I think I'm doing something wrong...

I have recently taken up the whistle again (pre-retirement) - 35 years since I’d played before. I have several whistles (3 Generations in D, C and B flat, a D Feadog, a no-name D, 2 Clarke Sweet Tones in D and C) and have just received my Tony Dixon D Trad. I’m finding it very breathy sounding as compared to the gorgeous full tones of my Clarkes. Not at all what I expected. The Clarkes are generally not in tune with themselves though, where the Dixon is much better throughout the range. I was hoping the Dixon would be my go-to D but I’m not so sure now. Has anyone else experienced this and what, if anything might I be doing wrong? Or is it just what it is?

Thanks so much!

Interesting, I always thought of Clarke Sweetones as being very unusually in tune with themselves, but I personally prefer the tone of something like a Dixon. And while I haven’t played Dixons very much, my impression of them is that their intonation isn’t all that great. So I’d say my experience is pretty much the opposite of yours.

But of course, whether or not a whistle is “in tune” depends a bit on how you play it, since different whistles take different amounts of breath for different notes. So some whistles might be “in-tune” to some players and not to others.

Anyway, you’re probably not doing anything “wrong” on your Dixon, if your only problem with it is the tone quality. There’s very little you can do to affect tone quality on the whistle, since it doesn’t exactly have an embouchure. So maybe you just don’t like the tone of Dixons, or of your particular Dixon. There could also be something wrong with your Dixon, but that’s probably very unlikely.

They are very individual. I’ve got three by the same maker and even one of those has a slightly different tone to the other two.

The only way you can really get the feel of a whistle’s tone, tuning, air demands and responsiveness is to play it. Part of the reason I’ve got three Killarney Ds is that one of them’s not infrequently out on loan to local folk looking for a new whistle. :laughing: I’ve also got a secondhand David O’Brien Rover in Delrin; it’s lovely, but the price point meant I probably wouldn’t have bought one if someone hadn’t been willing to lend me theirs first. I occasionally see people hand their whistle to another player to try out at sessions for the same reason.

So loans are one way to do it, if you’ve got a session or a Comhaltas group to go to. Some makers and specialist music shops will accept returns if a whistle’s not right for you, but not all do. Obviously there’s a resale value if you make a mistake, but it can be a pain. I like to try them if I can.

Thanks so much, Moof and CyberKnight - I should have realized any instrument would have its own individual characteristics. I really do appreciate your replies!

nansaidh

It looks like you and I have been at this around the same length of time.

I still prefer the Feadog D I bought around 1980 to any High D I’ve tried.

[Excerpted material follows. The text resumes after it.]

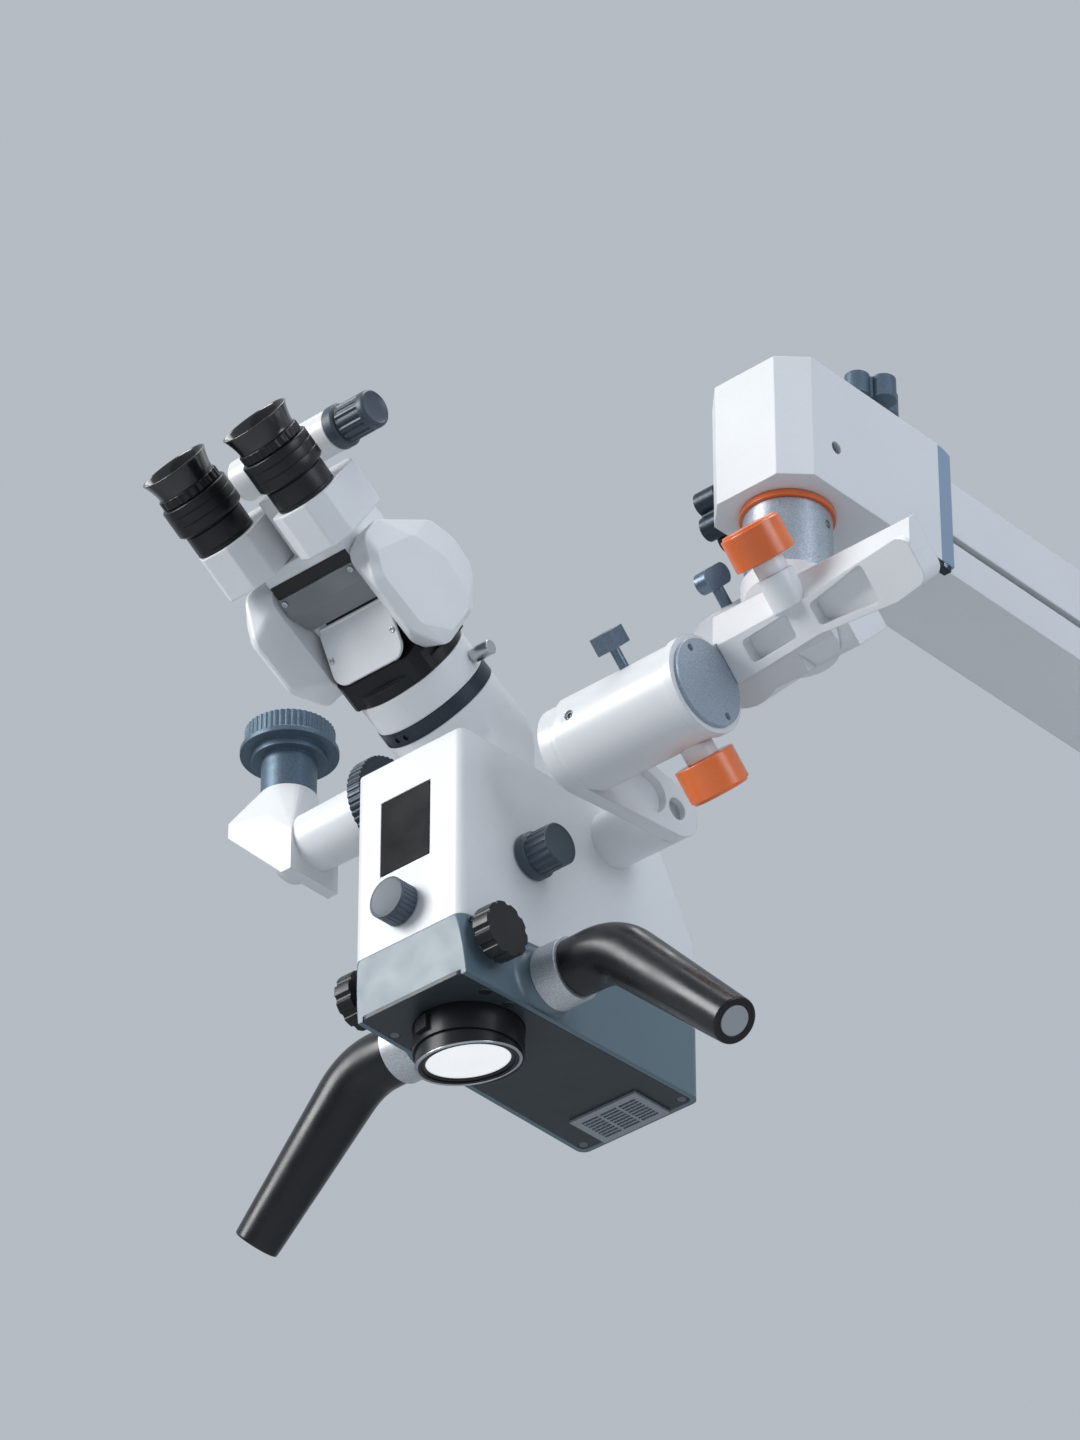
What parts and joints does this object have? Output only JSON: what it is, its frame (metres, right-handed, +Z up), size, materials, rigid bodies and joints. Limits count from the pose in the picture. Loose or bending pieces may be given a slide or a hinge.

And the Generation C I bought around 1980 is still the best C I’ve ever played, maybe the best whistle I’ve ever played period.

I met Tony Dixon at the NAMM Show quite a few years back. He had around 20 High D whistles, they had metal tubes and plastic tops. I played them all, they varied from whistle to whistle, one was the best of the lot. I intended to make it back to his booth and buy it but I never did.

(It’s hard to see, but I’m holding the prototype all-plastic conical-bore Low D that he debuted at that NAMM Show.)

An old friend I met back in the late 1970s had an amazing-playing Clarke C which he had spent quite a bit of time modifying to get it just right. That’s the thing with the old-school Clarkes (not the new kind with plastic top) you can alter the height and shape of the windway. They’re a very special old-school traditional whistle but for performing I use the Generation C.

Thanks for your info and thoughts! I liked my old Feadog (c. 1985) the best until I played a Clarke Sweet Tone I got off Amazon of all places. Once I filled the cavity in the mouthpiece (the plastic one that does come off with some hot water) it was the sweetest sounding and had the smoothest jump between octaves of anything I’d played. But I wanted to try out some of the “little bit better” whistles so I ordered the Dixon Trad and the DX005 (which I like just fine, it’s not awesome but it’s better than the Trad IMHO). I was/am really disappointed in the Trad although it’s louder and more cutting than the Clarke and perhaps more suited for session play. I keep practicing with it, wanting a more expensive whistle to just perform better dammit! But alas…

The NAMM show reminds me of myself in 11th grade when my parents bought me a Buffet R-13 from Chuck Levin’s Washington Music Center… I must have played 30 different clarinets that day and when I got to this one, it was sheer perfection - tone, balance, ease of play, everything (that big fat round perfect tone got me though). Such a drastic difference from all the others I’d touched that day. So I do get each instrument being different, I’ve just never been anywhere where they have tin whistles in store (such is life on the eastern shore of MD). I wish I’d gone when I lived in CA years back.